What to work on =
Select, from the data, each line where "this" occurs.

Entries supplied =

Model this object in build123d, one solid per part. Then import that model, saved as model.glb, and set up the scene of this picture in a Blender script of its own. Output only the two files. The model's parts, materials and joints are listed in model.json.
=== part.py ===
--
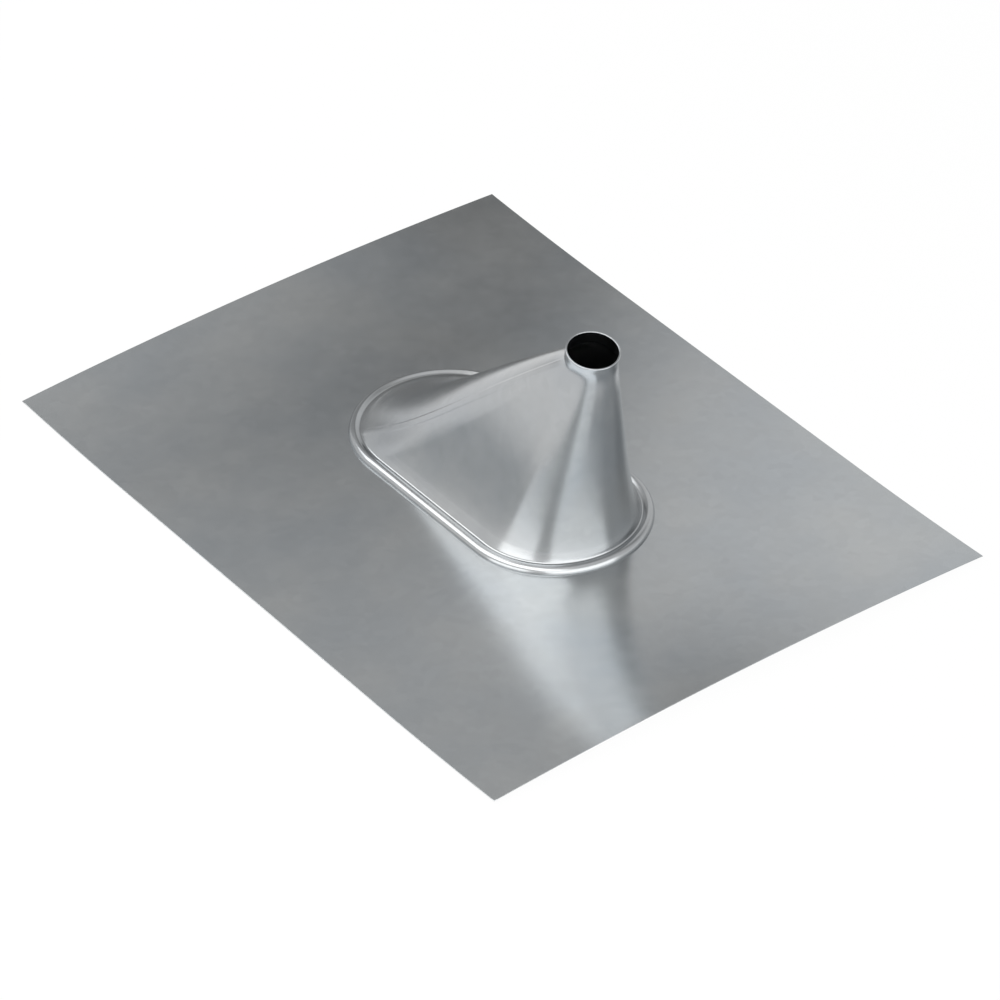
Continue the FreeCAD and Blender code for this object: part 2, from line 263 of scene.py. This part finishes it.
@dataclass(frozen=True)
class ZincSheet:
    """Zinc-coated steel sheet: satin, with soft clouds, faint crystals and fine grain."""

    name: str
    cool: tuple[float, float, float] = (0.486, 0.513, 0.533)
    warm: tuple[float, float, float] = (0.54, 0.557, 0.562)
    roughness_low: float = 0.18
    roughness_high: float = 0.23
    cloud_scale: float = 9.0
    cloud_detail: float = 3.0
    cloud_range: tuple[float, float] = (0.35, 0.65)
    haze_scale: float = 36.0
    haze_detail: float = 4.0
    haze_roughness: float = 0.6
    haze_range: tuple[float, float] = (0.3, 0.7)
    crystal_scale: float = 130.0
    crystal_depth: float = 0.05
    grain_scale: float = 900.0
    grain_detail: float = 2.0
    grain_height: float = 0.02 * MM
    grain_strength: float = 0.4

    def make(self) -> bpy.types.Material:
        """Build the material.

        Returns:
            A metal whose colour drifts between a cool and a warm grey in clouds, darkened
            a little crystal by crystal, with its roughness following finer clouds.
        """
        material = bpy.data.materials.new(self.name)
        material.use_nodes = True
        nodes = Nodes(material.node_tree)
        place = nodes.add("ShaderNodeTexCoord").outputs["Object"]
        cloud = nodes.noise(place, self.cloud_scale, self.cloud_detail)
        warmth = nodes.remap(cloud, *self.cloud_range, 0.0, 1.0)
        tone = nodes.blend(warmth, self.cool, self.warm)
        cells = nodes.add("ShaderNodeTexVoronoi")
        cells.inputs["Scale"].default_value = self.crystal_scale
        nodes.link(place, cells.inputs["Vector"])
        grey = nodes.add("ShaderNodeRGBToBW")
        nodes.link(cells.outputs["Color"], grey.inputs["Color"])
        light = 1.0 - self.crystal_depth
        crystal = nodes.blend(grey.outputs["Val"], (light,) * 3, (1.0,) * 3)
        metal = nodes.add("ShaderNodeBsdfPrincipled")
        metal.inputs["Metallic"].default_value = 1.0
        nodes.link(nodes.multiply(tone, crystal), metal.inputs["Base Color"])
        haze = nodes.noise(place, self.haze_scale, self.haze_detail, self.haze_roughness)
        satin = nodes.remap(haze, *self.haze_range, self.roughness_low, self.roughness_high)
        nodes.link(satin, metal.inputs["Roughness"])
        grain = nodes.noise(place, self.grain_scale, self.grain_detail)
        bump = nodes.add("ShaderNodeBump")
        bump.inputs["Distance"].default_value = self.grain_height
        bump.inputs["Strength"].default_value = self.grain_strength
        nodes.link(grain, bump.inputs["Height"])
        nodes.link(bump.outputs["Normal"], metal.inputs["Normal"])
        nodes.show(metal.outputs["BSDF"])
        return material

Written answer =
Model this object in build123d, one solid per part. Then import that model, saved as model.glb, and set up the scene of this picture in a Blender script of its own. Output only the two files. The model's parts, materials and joints are listed in model.json.
Continue the FreeCAD and Blender code for this object: part 2, from line 263 of scene.py. This part finishes it.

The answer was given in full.